— begin —

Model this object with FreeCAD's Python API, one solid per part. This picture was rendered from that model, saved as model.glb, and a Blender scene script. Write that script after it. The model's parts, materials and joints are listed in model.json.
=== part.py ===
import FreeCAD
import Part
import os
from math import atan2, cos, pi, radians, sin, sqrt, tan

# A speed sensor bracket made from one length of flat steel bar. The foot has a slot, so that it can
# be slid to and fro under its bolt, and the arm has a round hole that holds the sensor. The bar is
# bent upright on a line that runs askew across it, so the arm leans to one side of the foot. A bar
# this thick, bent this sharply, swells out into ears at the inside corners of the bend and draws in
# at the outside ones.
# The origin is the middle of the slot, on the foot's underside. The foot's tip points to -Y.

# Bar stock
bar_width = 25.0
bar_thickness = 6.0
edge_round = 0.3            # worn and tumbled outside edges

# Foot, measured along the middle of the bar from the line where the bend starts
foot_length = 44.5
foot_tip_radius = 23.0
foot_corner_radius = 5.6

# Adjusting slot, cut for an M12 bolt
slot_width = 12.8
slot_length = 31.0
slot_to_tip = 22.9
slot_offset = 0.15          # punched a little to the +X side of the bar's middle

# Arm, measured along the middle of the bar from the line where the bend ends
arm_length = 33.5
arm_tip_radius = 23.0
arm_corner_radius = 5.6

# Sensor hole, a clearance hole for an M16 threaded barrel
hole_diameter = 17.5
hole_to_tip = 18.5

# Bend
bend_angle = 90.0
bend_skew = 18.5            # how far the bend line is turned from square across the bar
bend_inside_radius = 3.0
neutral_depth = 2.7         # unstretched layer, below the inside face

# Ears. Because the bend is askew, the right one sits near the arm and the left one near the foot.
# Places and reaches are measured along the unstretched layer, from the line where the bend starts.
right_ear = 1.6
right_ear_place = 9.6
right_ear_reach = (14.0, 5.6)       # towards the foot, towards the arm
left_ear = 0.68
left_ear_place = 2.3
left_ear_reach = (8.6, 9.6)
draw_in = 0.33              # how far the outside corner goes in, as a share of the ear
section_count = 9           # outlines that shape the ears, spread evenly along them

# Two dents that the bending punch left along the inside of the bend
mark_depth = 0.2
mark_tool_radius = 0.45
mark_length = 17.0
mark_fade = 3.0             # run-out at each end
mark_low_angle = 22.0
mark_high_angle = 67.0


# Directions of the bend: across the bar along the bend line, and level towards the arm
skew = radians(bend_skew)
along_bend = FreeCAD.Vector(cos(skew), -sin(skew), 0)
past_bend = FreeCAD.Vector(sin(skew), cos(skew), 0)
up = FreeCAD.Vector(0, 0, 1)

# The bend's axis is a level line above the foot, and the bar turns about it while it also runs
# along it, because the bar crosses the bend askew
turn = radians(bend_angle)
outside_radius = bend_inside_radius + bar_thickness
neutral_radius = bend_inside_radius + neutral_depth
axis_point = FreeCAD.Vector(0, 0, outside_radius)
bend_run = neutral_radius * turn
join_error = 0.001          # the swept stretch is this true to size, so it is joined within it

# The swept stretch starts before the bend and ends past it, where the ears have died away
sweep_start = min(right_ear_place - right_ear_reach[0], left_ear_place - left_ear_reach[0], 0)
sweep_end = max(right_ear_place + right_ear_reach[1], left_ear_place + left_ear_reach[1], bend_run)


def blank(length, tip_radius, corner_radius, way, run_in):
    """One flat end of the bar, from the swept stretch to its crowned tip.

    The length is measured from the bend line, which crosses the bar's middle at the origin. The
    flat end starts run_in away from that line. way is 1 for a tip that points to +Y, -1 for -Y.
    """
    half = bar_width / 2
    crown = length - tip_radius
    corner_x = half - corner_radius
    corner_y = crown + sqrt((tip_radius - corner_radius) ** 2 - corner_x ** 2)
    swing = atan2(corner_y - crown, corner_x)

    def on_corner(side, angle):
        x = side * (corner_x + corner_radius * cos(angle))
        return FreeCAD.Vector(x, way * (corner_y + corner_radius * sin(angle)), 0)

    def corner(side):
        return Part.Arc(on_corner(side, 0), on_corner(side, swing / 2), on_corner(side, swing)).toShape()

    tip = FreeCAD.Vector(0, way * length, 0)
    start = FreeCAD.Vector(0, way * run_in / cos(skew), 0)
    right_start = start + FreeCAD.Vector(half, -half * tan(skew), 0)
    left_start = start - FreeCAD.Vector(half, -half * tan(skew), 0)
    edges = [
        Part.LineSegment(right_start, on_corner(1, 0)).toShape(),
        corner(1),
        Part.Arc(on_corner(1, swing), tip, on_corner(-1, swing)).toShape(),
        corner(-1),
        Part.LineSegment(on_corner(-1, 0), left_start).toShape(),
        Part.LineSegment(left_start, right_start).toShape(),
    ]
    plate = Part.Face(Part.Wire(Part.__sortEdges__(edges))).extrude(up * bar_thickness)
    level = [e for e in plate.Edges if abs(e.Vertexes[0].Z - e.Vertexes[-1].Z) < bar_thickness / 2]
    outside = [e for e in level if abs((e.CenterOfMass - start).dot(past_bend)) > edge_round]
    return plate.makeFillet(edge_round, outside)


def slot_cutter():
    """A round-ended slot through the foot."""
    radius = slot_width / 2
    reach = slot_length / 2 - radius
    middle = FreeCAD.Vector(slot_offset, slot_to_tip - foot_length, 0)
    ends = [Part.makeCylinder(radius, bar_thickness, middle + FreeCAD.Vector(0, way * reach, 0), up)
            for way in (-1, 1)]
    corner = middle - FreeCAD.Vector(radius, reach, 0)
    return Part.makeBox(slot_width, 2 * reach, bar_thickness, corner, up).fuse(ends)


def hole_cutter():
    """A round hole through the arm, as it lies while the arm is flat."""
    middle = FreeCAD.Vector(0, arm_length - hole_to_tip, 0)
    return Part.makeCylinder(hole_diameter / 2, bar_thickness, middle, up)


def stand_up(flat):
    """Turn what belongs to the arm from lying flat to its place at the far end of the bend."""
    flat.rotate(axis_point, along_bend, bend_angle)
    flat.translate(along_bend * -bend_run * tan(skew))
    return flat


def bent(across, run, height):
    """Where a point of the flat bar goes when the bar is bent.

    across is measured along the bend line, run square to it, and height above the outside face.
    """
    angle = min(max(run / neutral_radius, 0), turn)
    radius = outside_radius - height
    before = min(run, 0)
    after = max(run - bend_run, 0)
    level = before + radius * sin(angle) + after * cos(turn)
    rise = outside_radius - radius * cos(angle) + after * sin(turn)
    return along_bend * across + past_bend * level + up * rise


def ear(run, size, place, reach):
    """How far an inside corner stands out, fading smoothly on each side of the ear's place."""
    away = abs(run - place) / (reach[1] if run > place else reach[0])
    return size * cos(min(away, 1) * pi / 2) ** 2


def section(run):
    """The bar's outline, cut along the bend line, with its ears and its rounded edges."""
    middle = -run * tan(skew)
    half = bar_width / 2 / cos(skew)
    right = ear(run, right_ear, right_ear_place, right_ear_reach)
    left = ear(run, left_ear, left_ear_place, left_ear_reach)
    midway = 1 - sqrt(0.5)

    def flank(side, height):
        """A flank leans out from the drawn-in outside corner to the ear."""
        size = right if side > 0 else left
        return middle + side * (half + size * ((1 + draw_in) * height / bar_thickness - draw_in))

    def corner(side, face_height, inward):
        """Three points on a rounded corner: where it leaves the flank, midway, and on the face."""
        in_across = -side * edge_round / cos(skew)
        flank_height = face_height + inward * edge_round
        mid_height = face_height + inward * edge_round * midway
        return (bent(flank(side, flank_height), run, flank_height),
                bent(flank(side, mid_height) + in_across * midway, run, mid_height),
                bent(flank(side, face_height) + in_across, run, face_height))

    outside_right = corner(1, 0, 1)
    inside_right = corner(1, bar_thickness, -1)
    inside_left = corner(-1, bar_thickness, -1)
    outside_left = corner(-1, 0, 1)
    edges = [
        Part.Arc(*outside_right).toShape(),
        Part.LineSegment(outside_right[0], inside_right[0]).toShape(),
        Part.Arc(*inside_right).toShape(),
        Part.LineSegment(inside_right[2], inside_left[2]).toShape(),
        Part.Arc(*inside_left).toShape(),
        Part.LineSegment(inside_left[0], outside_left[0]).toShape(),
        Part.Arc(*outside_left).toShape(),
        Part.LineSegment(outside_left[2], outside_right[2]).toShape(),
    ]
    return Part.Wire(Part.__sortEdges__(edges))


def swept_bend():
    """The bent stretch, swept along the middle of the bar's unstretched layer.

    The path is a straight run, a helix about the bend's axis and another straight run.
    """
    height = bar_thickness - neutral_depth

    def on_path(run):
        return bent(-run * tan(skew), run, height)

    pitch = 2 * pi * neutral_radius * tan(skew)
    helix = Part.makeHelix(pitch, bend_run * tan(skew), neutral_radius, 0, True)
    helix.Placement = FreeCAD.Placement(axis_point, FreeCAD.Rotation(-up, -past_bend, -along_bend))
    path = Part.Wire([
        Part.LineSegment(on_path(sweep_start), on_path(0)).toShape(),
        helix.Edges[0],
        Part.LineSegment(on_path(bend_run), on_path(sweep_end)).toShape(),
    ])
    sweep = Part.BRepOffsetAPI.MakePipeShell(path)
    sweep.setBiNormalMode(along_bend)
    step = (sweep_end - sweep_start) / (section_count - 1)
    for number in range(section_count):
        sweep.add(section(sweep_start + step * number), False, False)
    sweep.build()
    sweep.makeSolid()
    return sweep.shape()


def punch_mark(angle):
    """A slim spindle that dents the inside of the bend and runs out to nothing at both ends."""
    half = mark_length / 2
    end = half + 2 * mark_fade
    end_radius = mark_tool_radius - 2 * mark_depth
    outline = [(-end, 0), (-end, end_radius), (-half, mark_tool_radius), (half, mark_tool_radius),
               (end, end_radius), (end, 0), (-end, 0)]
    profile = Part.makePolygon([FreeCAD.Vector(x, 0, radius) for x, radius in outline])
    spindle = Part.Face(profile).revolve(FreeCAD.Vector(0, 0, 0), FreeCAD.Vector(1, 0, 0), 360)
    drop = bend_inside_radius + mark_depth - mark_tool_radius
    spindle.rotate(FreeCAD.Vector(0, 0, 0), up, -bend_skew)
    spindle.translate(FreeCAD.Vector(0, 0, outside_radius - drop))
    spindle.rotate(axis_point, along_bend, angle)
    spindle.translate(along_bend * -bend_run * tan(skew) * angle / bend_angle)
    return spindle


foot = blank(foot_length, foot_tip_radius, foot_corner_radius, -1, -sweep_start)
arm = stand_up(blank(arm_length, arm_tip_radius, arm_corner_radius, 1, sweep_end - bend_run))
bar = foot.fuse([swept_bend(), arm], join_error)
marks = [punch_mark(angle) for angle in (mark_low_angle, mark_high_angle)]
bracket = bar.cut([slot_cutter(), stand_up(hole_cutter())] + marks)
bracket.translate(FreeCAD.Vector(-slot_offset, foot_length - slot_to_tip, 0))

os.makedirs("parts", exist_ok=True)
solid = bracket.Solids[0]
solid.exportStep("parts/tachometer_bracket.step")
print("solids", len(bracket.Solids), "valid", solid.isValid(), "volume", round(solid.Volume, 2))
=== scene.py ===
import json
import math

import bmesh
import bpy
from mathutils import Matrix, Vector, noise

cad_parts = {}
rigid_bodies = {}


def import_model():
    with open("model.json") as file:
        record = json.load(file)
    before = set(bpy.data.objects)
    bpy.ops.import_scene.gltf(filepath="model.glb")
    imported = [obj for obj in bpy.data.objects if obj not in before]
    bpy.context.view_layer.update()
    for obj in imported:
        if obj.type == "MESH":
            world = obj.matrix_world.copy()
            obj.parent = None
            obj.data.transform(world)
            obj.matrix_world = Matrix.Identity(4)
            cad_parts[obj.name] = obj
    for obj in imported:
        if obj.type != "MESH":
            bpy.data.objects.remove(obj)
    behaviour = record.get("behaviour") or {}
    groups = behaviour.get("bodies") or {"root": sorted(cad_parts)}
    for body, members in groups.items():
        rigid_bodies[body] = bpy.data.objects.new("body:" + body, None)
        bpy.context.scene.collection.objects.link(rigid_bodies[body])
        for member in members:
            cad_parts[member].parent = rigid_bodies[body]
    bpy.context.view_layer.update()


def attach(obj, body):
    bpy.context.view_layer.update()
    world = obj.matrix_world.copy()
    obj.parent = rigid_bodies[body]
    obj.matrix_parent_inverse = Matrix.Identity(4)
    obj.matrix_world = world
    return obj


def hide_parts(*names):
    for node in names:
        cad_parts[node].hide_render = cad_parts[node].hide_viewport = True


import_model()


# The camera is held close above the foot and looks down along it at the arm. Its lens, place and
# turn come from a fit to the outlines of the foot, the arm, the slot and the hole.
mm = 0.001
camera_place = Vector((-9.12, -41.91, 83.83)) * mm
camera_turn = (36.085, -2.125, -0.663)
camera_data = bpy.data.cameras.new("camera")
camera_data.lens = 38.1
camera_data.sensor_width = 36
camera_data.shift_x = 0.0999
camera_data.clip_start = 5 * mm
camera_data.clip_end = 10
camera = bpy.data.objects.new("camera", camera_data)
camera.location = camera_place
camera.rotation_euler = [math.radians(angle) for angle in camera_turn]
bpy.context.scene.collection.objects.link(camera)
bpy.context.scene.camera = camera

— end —

• What this task involves
Repeat the span of lines that opens with the line holding "foot_corner_radius, -1, -sweep_start)" and closes with the line holding "for body, members", exactly as it stands.

• Solution to the problem
foot = blank(foot_length, foot_tip_radius, foot_corner_radius, -1, -sweep_start)
arm = stand_up(blank(arm_length, arm_tip_radius, arm_corner_radius, 1, sweep_end - bend_run))
bar = foot.fuse([swept_bend(), arm], join_error)
marks = [punch_mark(angle) for angle in (mark_low_angle, mark_high_angle)]
bracket = bar.cut([slot_cutter(), stand_up(hole_cutter())] + marks)
bracket.translate(FreeCAD.Vector(-slot_offset, foot_length - slot_to_tip, 0))

os.makedirs("parts", exist_ok=True)
solid = bracket.Solids[0]
solid.exportStep("parts/tachometer_bracket.step")
print("solids", len(bracket.Solids), "valid", solid.isValid(), "volume", round(solid.Volume, 2))
=== scene.py ===
import json
import math

import bmesh
import bpy
from mathutils import Matrix, Vector, noise

cad_parts = {}
rigid_bodies = {}


def import_model():
    with open("model.json") as file:
        record = json.load(file)
    before = set(bpy.data.objects)
    bpy.ops.import_scene.gltf(filepath="model.glb")
    imported = [obj for obj in bpy.data.objects if obj not in before]
    bpy.context.view_layer.update()
    for obj in imported:
        if obj.type == "MESH":
            world = obj.matrix_world.copy()
            obj.parent = None
            obj.data.transform(world)
            obj.matrix_world = Matrix.Identity(4)
            cad_parts[obj.name] = obj
    for obj in imported:
        if obj.type != "MESH":
            bpy.data.objects.remove(obj)
    behaviour = record.get("behaviour") or {}
    groups = behaviour.get("bodies") or {"root": sorted(cad_parts)}
    for body, members in groups.items():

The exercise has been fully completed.